> **SUPPLIED MATERIAL**
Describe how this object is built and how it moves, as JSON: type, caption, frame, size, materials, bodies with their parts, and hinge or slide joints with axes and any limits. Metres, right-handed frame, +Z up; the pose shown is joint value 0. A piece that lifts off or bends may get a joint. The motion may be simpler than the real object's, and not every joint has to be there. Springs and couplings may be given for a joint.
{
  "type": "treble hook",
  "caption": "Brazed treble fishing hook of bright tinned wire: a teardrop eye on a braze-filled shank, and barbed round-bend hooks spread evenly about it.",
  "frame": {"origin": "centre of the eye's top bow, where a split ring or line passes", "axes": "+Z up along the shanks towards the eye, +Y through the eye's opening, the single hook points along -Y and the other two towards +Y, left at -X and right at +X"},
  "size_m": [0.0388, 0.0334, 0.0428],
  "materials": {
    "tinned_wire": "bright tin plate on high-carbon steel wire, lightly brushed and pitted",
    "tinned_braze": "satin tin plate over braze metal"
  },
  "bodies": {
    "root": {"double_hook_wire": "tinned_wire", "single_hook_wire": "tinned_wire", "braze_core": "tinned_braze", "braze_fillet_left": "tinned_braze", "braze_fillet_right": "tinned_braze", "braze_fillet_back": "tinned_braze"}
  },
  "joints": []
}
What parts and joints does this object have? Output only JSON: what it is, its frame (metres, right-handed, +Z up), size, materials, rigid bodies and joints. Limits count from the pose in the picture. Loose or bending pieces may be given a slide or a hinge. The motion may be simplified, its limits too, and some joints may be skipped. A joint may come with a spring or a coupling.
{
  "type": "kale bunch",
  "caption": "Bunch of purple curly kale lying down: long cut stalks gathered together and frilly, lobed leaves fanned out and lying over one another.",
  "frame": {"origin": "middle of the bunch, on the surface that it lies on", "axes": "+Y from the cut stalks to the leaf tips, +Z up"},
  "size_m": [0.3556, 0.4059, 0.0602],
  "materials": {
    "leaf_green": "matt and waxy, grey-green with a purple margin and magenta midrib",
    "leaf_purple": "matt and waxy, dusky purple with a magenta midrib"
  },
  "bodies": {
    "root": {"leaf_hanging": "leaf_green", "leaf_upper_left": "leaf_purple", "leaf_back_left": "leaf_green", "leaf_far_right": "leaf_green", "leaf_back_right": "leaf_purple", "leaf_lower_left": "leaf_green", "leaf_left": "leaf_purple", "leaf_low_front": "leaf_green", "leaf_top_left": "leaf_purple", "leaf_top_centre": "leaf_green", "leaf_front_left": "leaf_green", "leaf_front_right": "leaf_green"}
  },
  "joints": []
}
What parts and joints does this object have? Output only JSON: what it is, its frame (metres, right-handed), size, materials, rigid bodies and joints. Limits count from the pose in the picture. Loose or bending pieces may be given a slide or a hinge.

> **TASK REQUIREMENTS**
Tally every line of the listing that holds the string "axes", then give the number by itself.

> **ANSWER**
3